Ces vers de Maupassant, ont eu, à maintes reprise, allez savoir pourquoi, le don de calmer mes angoisses les plus tenaces...le fait de les reciter comme je le faisais à l'école, avec les memes intonnations, me transporte dans un paysage de neige, doux, soyeux, rassurant....comme celui des cartes de Noel de mon enfance et, subitement,la magie de ce paysage blanc et cotonneux, m'envelloppe de douceur et me rassure!....
Vous l'avez vous aussi évoqué.....je ne suis donc pas la seule à avoir été marquée par ce poème qui fait partie integrante, depuis belle lurette, de ma "memoire poétique"!


"
....Ces vers de Maupassant que j'ai, comme vous, cachés dans un coin de ma mémoire, sont de geux qui me reviennent le plus souvent....Ils ont le don, lorsque je ne vais pas bien, de calmer mes angoisses, et, dans les moments difficiles, par exemple lorsque, par deux fois, sur la tble d'opération, je luttais contre la panique,

Écrit par : Ninon | 15.02.2012

Merci Ninon!!! Vous êtes en phase avec Bertrand comme beaucoup de ses lecteurs!!!

Merci à Bertrand qui nous offre toujours de très beaux textes.

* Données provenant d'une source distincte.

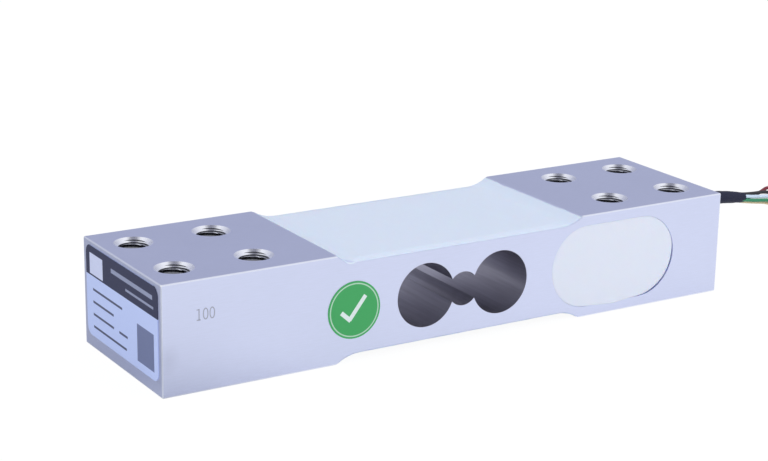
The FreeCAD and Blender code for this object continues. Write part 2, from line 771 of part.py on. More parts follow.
coating = new_body("coating_blank")
bind(coating, "Placement.Base.z", "<beam_height>")
coating_sketch = new_sketch(coating, "coating_outline", "XZ_Plane")
draw_waist(coating_sketch, "<waist_depth>")
pad(coating, coating_sketch, "<beam_width> - 2 * <coating_inset>", both_ways=True)
surface_sketch = new_sketch(coating, "coating_surface", "XZ_Plane")
draw_waist(surface_sketch, "<waist_depth> - <coating_thickness>")
pocket(coating, surface_sketch, "<beam_width> + 2", both_ways=True)

blank = coating.Shape
keep("top_coating", blank.cut(inside))
turned = blank.copy()
turned.rotate(Vector(0, 0, mid_height), Vector(1, 0, 0), 180)
keep("bottom_coating", turned.cut(inside))

potting = new_body("potting_blank")
bind(potting, "Placement.Base.y", "<potting_recess> - <beam_width> / 2")
bind(potting, "Placement.Base.z", "<beam_height> / 2")
bind(potting, "Placement.Base.x", POCKET_X)
potting_sketch = new_sketch(potting, "potting_outline", "XZ_Plane")
draw_obround(potting_sketch, "<pocket_length>", "<pocket_height>")
potting_pad = pad(potting, potting_sketch, "<pocket_depth> - <potting_recess>", reversed_way=True)
doc.recompute()
potting_round = potting.newObject("PartDesign::Fillet", "potting_round")
potting_round.Base = (potting_pad, edges_where(potting_pad, lambda e: e.BoundBox.YMax < 0.01))
bind(potting_round, "Radius", "<potting_round>")
potting.Tip = potting_round
doc.recompute()
keep("pocket_potting", potting.Shape.cut(in_pocket))

# ---------------------------------------------------------------- check and export

doc.recompute()
BLANKS = ("coating_blank", "potting_blank")
for thing in doc.Objects:
    if {"Invalid", "Error"} & set(thing.State):
        raise RuntimeError(f"{thing.Label} is {thing.State}")
nodes = [
    thing
    for thing in doc.Objects
    if thing.TypeId in ("PartDesign::Body", "Part::Feature", "Part::Box") and thing.Label not in BLANKS
]
for node in nodes:
    if node.Shape.isNull() or not node.Shape.isValid():
        raise RuntimeError(f"{node.Label} has no sound shape")
for node in nodes:
    node.Shape.exportStep(f"parts/{node.Label}.step")
    print(f"{node.Label}: {len(node.Shape.Solids)} solid(s), {node.Shape.Volume:.2f} mm3")
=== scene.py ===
"""A single point load cell: a binocular aluminium beam with bonded gauges and five leads.

Metres, in the frame's own axes: +X towards the lead end, -Y towards the near side, +Z up.
"""

import math

import bmesh
import bpy
from mathutils import Matrix, Vector, noise


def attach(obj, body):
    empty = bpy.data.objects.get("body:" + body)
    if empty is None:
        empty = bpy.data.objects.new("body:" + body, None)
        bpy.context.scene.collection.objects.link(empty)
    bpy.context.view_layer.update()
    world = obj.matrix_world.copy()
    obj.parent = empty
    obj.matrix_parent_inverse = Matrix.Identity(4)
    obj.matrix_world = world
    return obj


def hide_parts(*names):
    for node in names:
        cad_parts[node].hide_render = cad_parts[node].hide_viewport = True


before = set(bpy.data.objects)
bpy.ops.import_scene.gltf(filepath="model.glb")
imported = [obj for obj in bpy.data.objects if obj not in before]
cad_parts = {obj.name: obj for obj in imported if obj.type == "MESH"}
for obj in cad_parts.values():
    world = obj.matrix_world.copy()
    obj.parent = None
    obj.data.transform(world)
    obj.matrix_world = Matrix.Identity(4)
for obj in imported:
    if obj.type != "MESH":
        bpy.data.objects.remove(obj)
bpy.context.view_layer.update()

# ---- Camera
# It stands off the near side towards the label end, a little above the beam. The lens is long, so
# the beam tapers only a little.
camera = bpy.data.objects.new("camera", bpy.data.cameras.new("camera"))
camera.data.sensor_width = 36
camera.data.lens = 91.94
camera.location = (-0.23684, -0.36893, 0.15183)
camera.rotation_euler = [math.radians(angle) for angle in (73.349, -0.932, -31.417)]
bpy.context.scene.collection.objects.link(camera)
bpy.context.scene.camera = camera

# ---- Leads
# Five thin stranded leads with soft PVC insulation. They leave the sleeve together, sag to the table
# and are wound side by side, two on top of three, into one flat coil with their ends inside it.
lead_end = 0.075
lead_diameter = 0.0009
lead_colours = {
    "red": (0.19, 0.012, 0.03),
    "black": (0.012, 0.012, 0.016),
    "white": (0.60, 0.72, 0.86),
    "green": (0.02, 0.24, 0.11),
    "yellow": (0.72, 0.58, 0.34),
}
lead_routes = {
    "red": [
        (-0.006, 0.00076, 0.01725),
        (0.004, 0.00076, 0.01725),
        (0.014, 0.00076, 0.0169),
        (0.021, 0.00076, 0.016),
        (0.028, 0.00076, 0.01495),
        (0.0325, 0.00195, 0.0153),
        (0.0365, 0.0022, 0.0169),
        (0.041, 0.0029, 0.0129),
        (0.0454, 0.0049, 0.0053),
        (0.05, 0.00595, 0.0005),
        (0.0545, 0.00595, 0.0005),
    ],
    "black": [
        (-0.006, 0.00047, 0.01815),
        (0.004, 0.00047, 0.01815),
        (0.014, 0.00047, 0.0178),
        (0.021, 0.00047, 0.0169),
        (0.028, 0.00047, 0.01605),
        (0.035, 0.00055, 0.0160),
        (0.0405, 0.0014, 0.0122),
        (0.0454, 0.0033, 0.007),
        (0.05, 0.00548, 0.00135),
        (0.0545, 0.00548, 0.00135),
    ],
    "white": [
        (-0.006, -0.00047, 0.01815),
        (0.004, -0.00047, 0.01815),
        (0.014, -0.00047, 0.0178),
        (0.021, -0.00047, 0.0169),
        (0.028, -0.00047, 0.0155),
        (0.035, -0.0006, 0.0150),
        (0.0405, 0.0002, 0.0115),
        (0.0454, 0.0024, 0.0059),
        (0.05, 0.00452, 0.00135),
        (0.0545, 0.00452, 0.00135),
    ],
    "green": [
        (-0.006, -0.00076, 0.01725),
        (0.004, -0.00076, 0.01725),
        (0.014, -0.00076, 0.0169),
        (0.021, -0.00076, 0.016),
        (0.028, -0.00076, 0.0146),
        (0.035, -0.00095, 0.0140),
        (0.0405, -0.0004, 0.0104),
        (0.0454, 0.0018, 0.0048),
        (0.05, 0.00405, 0.0005),
        (0.0545, 0.00405, 0.0005),
    ],
    "yellow": [
        (-0.006, 0.0, 0.0167),
        (0.004, 0.0, 0.0167),
        (0.014, 0.0, 0.01635),
        (0.021, 0.0, 0.01545),
        (0.028, 0.0, 0.0140),
        (0.035, 0.00015, 0.0130),
        (0.0405, 0.0009, 0.0095),
        (0.0454, 0.003, 0.0039),
        (0.05, 0.005, 0.0005),
        (0.0545, 0.005, 0.0005),
    ],
}
# Where each lead lies in the bundle: out from the coil's middle line, and up from the table.
bundle_places = {
    "red": (0.00095, 0.0005),
    "black": (0.00048, 0.00135),
    "white": (-0.00048, 0.00135),
    "green": (-0.00095, 0.0005),
    "yellow": (0.0, 0.0005),
}
coil_centre = Vector((lead_end + 0.065, -0.009, 0))
coil_first_angle, coil_step_angle, coil_steps = 15, 30, 18
spline_pull = 0.9665  # the curve's radius, as a share of its control points' radius
coil_radius, coil_widening, coil_slip = 0.01395, 0.0004, 0.00315
tail_start = Vector((lead_end + 0.0632, -0.0193, 0))
tail_way = Vector((-0.42, 0.91, 0)).normalized()
tail_across = Vector((-tail_way.y, tail_way.x, 0))
tail_length = 0.0085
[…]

Écrit par : La Zélie | 16.02.2012

Alphonse, ce sera pour dans quelques jours, au début de la semaine prochaine sans doute. AU mieux demain... J'espère que les lecteurs de L'Exil seront nombreux à télécharger, gratuitement, cadeau...On a malproprement tué ces fichiers numérisés, qu'ils renaissent alors de leurs cendres ! (j'ai depuis la découverte de la supercherie une sainte horreur de nommer ça "livres") La seule restriction que je m'impose c'est si un éditeur, un vrai, un qui imprime de vrais livres, était preneur, je supprimerais les liens. Par respect pour lui. Mais faudrait d'abord que je fasse la démarche de les proposer...Alors...
Tenez un mot sur Publie.net, je ne puis m'en empêcher : le Patron de cette EURL privée maquillée "coopérative" distribuée par Amazon (bravo les auteurs, les lecteurs et les abonnés !) appellent ceux qui le critiquent, dont moi, " des médisants qui lui collent aux basques". C'est à se tordre de rire, cette mauvaise foi,cette hypertrophie du MOI et ce sens de la critique.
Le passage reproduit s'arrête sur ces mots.